Based on my date’s reaction, they should really call them “Unhappy Meals.”
me: i just killed two birds with one stone 🙂
noah: you did WHAT
HIM: What are you doing?
ME: Hiding some more money in the couch. Can’t trust the banks you know.
HIM: How much is in there?
ME: $5.40
TRUE STORY: My wife and I cleaned the house last weekend and found that we both have children from previous marriages.
Dude (seeing girlfriend use eyelash-growing serum): I need a ton of this before my high school reunion
[at reunion]
Classmate: You have spikey black hair? I’d heard you’d gone bald
Dude: Just temporarily (his head blinks)
I cleaned the house but I have kids, so that was stupid
Whenever the wife asks what I’m eating. I chew faster like a dog and refuse to open my mouth
[Date]
Karen: “You okay?”
Ian: “I’m undressing you in my mind”
K: “Okay… you look confused!”
I: “I’ve never seen a bra strap like this”

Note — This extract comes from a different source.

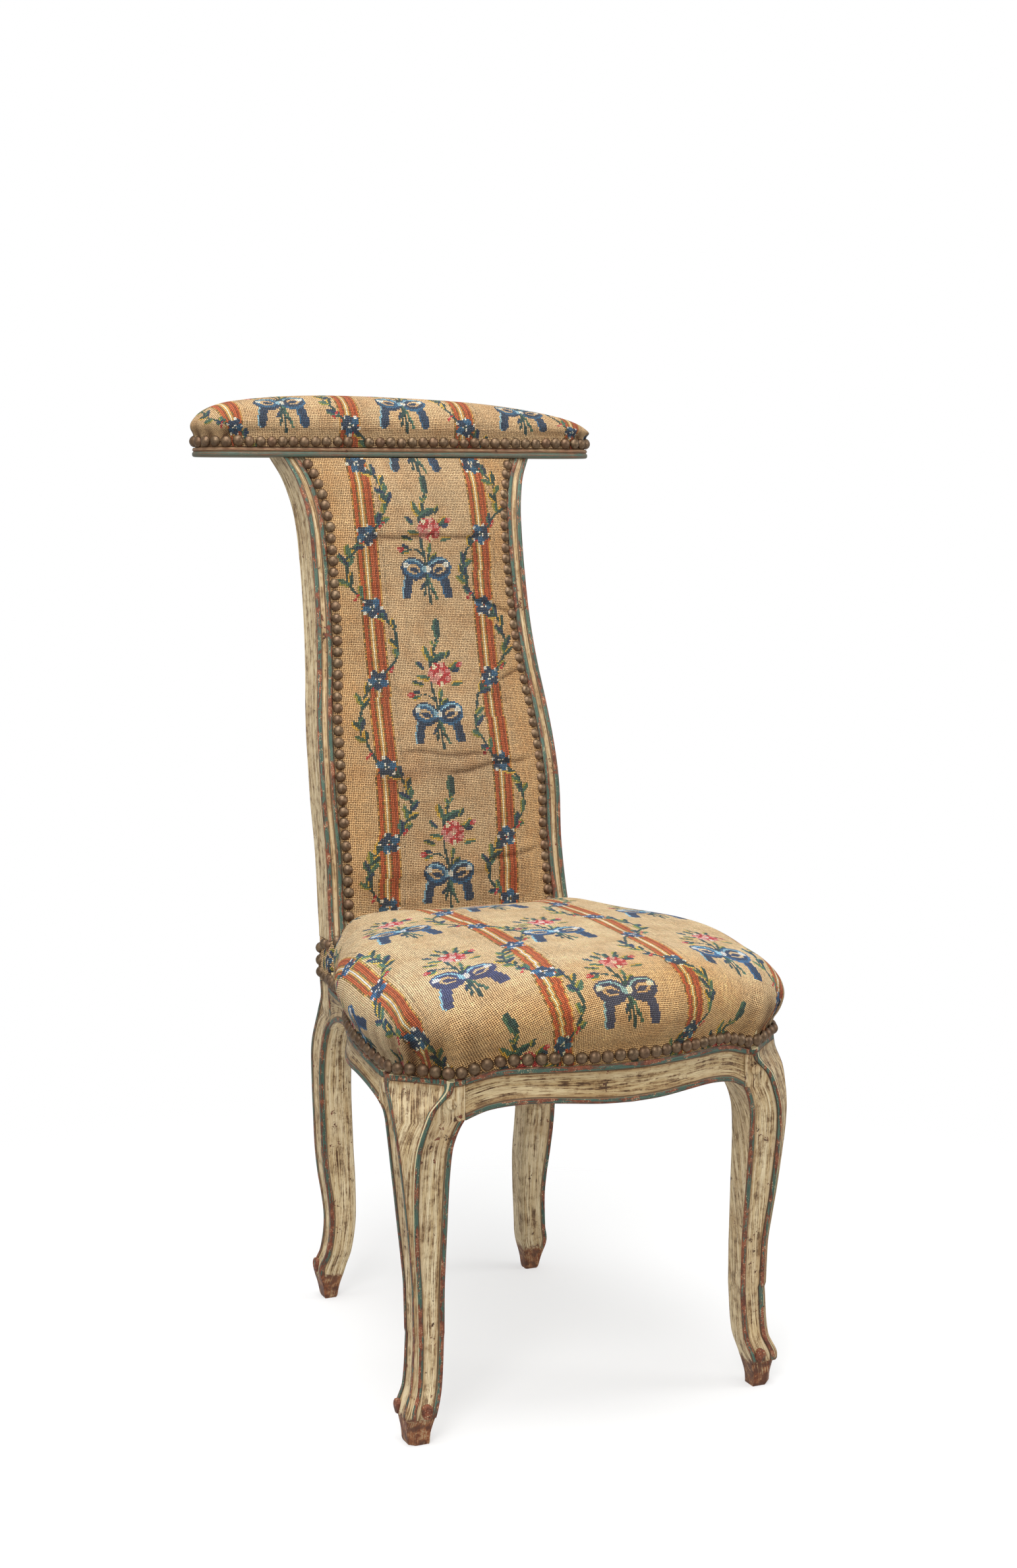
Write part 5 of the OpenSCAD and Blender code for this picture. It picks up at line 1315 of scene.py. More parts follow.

The fortune teller flips over the tarot card and looks confused.
You lean forward to sneak a glance. “Is— Is that a flaming dumpster?” you ask nervously.
Leaving kids home alone now: Keep your phone on at all times, text me every 15 minutes, don’t answer the door or look out the window, only eat soft foods that require minimal chewing…
Leaving kids home alone in the 80s: Don’t use the stove.
Me: “Listen, whatever they’ve offered you to kill me, I’ll double it.”
Them: “All they offered was the experience and exposure.”
Me: “…oh no. The influencer mafia.”
cake decorator: do you want an exclamation point after “happy birthday”?
me: no, my son wanted more of a somber motif for his sixth birthday
Looking forward to the day when “having a case of Corona” means you’re going to the beach and not the hospital.
Why do you guys take your keys out just leave them in the ignition so you’ll never misplace them
I’ll smash someone’s car window on a hot day if I see they’ve left a chocolate bar melting inside.